Problem to work on => Begin with the first line of the listing and quote every line through the one containing "return pair.part"; give only those lines.

....................

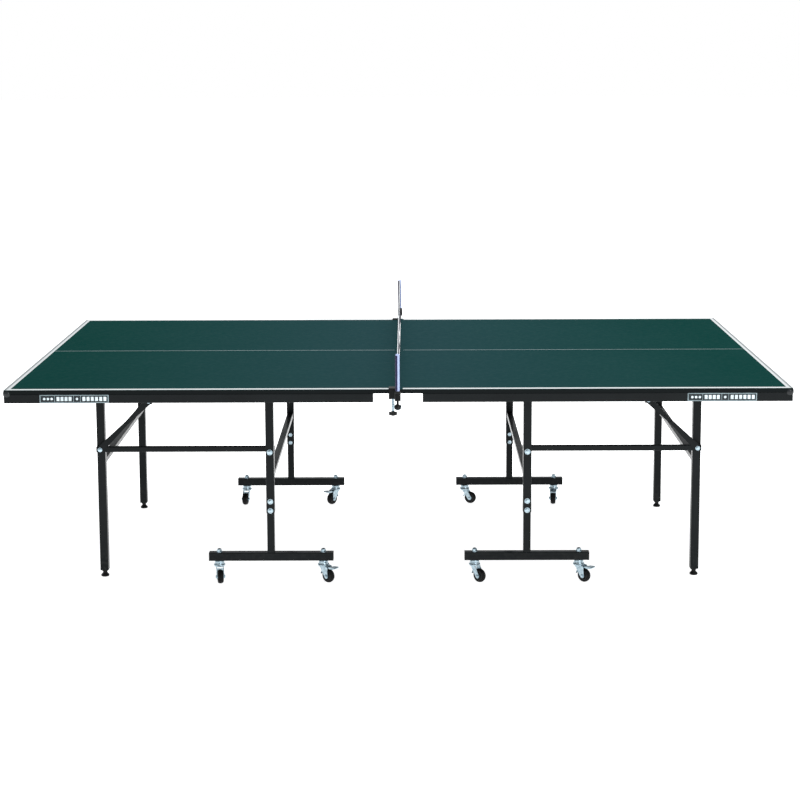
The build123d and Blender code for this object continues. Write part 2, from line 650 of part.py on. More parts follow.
def net_posts():
    """The posts that hold the net's ends, standing in the clamp sockets."""
    bottom = SOCKET_BOTTOM + 3.0
    with BuildPart() as pair:
        for side_y in SIDES.values():
            middle = (0, side_y * POST_SPREAD, (bottom + NET_TOP) / 2)
            add_rod(middle, "Z", NET_TOP - bottom, NET_POST_RADIUS)
    return pair.part


def net():
    """The net and its top tape as one thin sheet between the posts."""
    half_span = POST_SPREAD - SOCKET_RADIUS - 0.3
    with BuildPart() as sheet:
        add_block(
            (-NET_THICKNESS / 2, -half_span, NET_BOTTOM),
            (NET_THICKNESS / 2, half_span, NET_TOP - 1.0),
        )
    return sheet.part


def clamp_screw(side_y):
    """The clamp spindle with its pressure pad under the board."""
    x = -CLAMP_OUT
    y = side_y * SCREW_SPREAD
    pad_top = BOARD_BOTTOM - 0.3
    pad_bottom = pad_top - 4.0
    spindle_bottom = CLAMP_KNOB_TOP + 0.3
    with BuildPart() as screw:
        add_rod((x, y, (pad_top + pad_bottom) / 2), "Z", pad_top - pad_bottom, CLAMP_PAD_RADIUS)
        middle = (x, y, (pad_top + spindle_bottom) / 2)
        add_rod(middle, "Z", pad_top - spindle_bottom, SPINDLE_RADIUS)
    return screw.part


def clamp_knob(side_y):
    """The wing knob that turns the clamp spindle."""
    x = -CLAMP_OUT
    y = side_y * SCREW_SPREAD
    bottom = CLAMP_KNOB_TOP - CLAMP_KNOB_HEIGHT
    with BuildPart() as knob:
        middle = (x, y, (CLAMP_KNOB_TOP + bottom) / 2)
        add_rod(middle, "Z", CLAMP_KNOB_HEIGHT, 7.5)
        with BuildSketch(Plane.XY.offset(bottom + 3.0)) as wings:
            with Locations((x - 9.4, y), (x + 9.4, y)):
                Circle(5.0)
            make_hull()
        extrude(wings.sketch, amount=CLAMP_KNOB_HEIGHT - 6.0)
    return knob.part


# ---------------------------------------------------------------- write every sub-part
for half, side in HALVES.items():
    save(board(side), f"board_{half}")
    save(rails(side), f"rails_{half}")
    save(brackets(side), f"brackets_{half}")
    save(pivot_bolts(side), f"pivot_bolts_{half}")
    save(trim(side), f"trim_{half}")
    save(legs(side), f"legs_{half}")
    save(leg_bolts(side), f"leg_bolts_{half}")
    save(link_bars(side), f"link_bars_{half}")
    save(brace_lower(side), f"brace_lower_{half}")
    save(brace_upper(side), f"brace_upper_{half}")
    save(posts(side), f"posts_{half}")
    save(foot_bars(side), f"foot_bars_{half}")
    save(foot_plugs(side), f"foot_plugs_{half}")
    save(base_bolts(side), f"base_bolts_{half}")
    for side_name, side_y in SIDES.items():
        save(leveller(side, side_y), f"leveller_{half}_{side_name}")
        for end in ("outer", "inner"):
            braked = side * (1 if end == "outer" else -1) > 0
            place = f"{half}_{side_name}_{end}"
            save(castor_fork(half, end, side_name, braked), f"castor_fork_{place}")
            save(castor_wheel(half, end, side_name), f"castor_wheel_{place}")
            if braked:
                save(brake_pedal(half, end, side_name), f"brake_pedal_{place}")

save(net(), "net")
save(net_posts(), "net_posts")
save(net_supports(), "net_clamps")
for side_name, side_y in SIDES.items():
    save(clamp_screw(side_y), f"clamp_screw_{side_name}")
    save(clamp_knob(side_y), f"clamp_knob_{side_name}")
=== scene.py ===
"""Looks for the folding ping pong table: paint, plastics, netting, castors, light and camera.

Metres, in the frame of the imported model: X along the table, Y across it, Z up.
"""
import json
import math
import random

import bmesh
import bpy
from mathutils import Matrix, Vector


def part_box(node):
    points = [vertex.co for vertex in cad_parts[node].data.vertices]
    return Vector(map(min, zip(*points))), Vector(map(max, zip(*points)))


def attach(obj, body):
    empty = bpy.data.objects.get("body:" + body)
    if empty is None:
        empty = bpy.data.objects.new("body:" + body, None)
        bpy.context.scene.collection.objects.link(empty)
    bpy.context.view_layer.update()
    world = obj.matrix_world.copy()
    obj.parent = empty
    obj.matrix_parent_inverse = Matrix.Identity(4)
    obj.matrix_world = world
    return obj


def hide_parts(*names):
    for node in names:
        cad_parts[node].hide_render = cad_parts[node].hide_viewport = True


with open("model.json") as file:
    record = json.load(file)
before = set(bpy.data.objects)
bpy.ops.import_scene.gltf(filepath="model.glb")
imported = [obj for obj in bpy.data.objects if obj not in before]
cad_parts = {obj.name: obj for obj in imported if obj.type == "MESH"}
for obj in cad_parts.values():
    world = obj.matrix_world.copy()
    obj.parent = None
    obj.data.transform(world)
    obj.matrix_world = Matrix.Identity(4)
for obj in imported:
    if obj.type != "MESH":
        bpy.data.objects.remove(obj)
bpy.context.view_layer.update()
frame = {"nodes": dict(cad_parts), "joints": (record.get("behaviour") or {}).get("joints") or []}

MM = 0.001
HALVES = {"left": -1, "right": 1}
SIDES = {"front": -1, "back": 1}
random.seed(7)


# ------------------------------------------------------------------ materials
class Shader:
    """A principled material with short calls for the nodes that all of them use."""

    def __init__(self, name, colour, roughness, metallic=0.0, specular=0.5):
        self.material = bpy.data.materials.new(name)
        self.material.use_nodes = True
        self.tree = self.material.node_tree
        self.bsdf = self.tree.nodes["Principled BSDF"]
        self.bsdf.inputs["Base Color"].default_value = (*colour, 1.0)
        self.bsdf.inputs["Roughness"].default_value = roughness
        self.bsdf.inputs["Metallic"].default_value = metallic
        self.bsdf.inputs["Specular IOR Level"].default_value = specular
        self.place = self.tree.nodes.new("ShaderNodeTexCoord").outputs["Object"]
        self.last_bump = None

    def node(self, kind, **settings):
        made = self.tree.nodes.new("ShaderNode" + kind)
        for key, value in settings.items():
            setattr(made, key, value)
        return made

    def link(self, source, target):
        self.tree.links.new(source, target)

    def noise(self, scale, detail=3.0, rough=0.5, stretch=(1, 1, 1)):
        mapping = self.node("Mapping")
        mapping.inputs["Scale"].default_value = stretch
        self.link(self.place, mapping.inputs["Vector"])
        noise = self.node("TexNoise")
        noise.inputs["Scale"].default_value = scale
        noise.inputs["Detail"].default_value = detail
        noise.inputs["Roughness"].default_value = rough
        self.link(mapping.outputs["Vector"], noise.inputs["Vector"])
        return noise.outputs["Fac"]

    def ramp(self, source, low, high, low_out=0.0, high_out=1.0):
        spread = self.node("MapRange")
        spread.inputs["From Min"].default_value = low
        spread.inputs["From Max"].default_value = high
        spread.inputs["To Min"].default_value = low_out
        spread.inputs["To Max"].default_value = high_out
        self.link(source, spread.inputs["Value"])
        return spread.outputs["Result"]

    def maths(self, operation, first, second):
        made = self.node("Math", operation=operation)
        for socket, value in zip(made.inputs, (first, second)):
            if isinstance(value, (int, float)):
                socket.default_value = value
            else:
                self.link(value, socket)
        return made.outputs["Value"]

    def axis(self, name):
        """The place along one axis, in metres."""
        split = self.node("SeparateXYZ")
        self.link(self.place, split.inputs["Vector"])
        return split.outputs[name]

    def mix(self, factor, first, second):
        made = self.node("Mix", data_type="RGBA")
        colour_inputs = [s for s in made.inputs if s.type == "RGBA"]
        for socket, value in zip(colour_inputs, (first, second)):
            if isinstance(value, tuple):
                socket.default_value = (*value, 1.0)
            else:
                self.link(value, socket)
        self.link(factor, made.inputs[0])
        return [s for s in made.outputs if s.type == "RGBA"][0]

    def colour(self, source):
        self.link(source, self.bsdf.inputs["Base Color"])

    def roughness(self, source):
        self.link(source, self.bsdf.inputs["Roughness"])

    def bump(self, height, strength, distance):
        made = self.node("Bump")
        made.inputs["Strength"].default_value = strength
        made.inputs["Distance"].default_value = distance
        self.link(height, made.inputs["Height"])
        if self.last_bump is not None:
            self.link(self.last_bump, made.inputs["Normal"])
        self.last_bump = made.outputs["Normal"]
        self.link(self.last_bump, self.bsdf.inputs["Normal"])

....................

Result =>
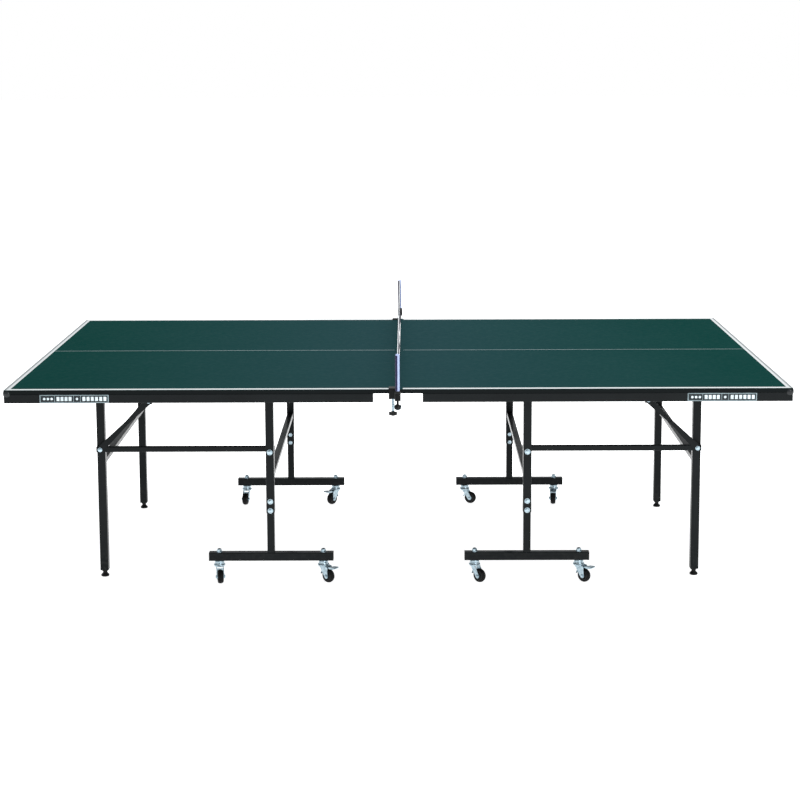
The build123d and Blender code for this object continues. Write part 2, from line 650 of part.py on. More parts follow.
def net_posts():
    """The posts that hold the net's ends, standing in the clamp sockets."""
    bottom = SOCKET_BOTTOM + 3.0
    with BuildPart() as pair:
        for side_y in SIDES.values():
            middle = (0, side_y * POST_SPREAD, (bottom + NET_TOP) / 2)
            add_rod(middle, "Z", NET_TOP - bottom, NET_POST_RADIUS)
    return pair.part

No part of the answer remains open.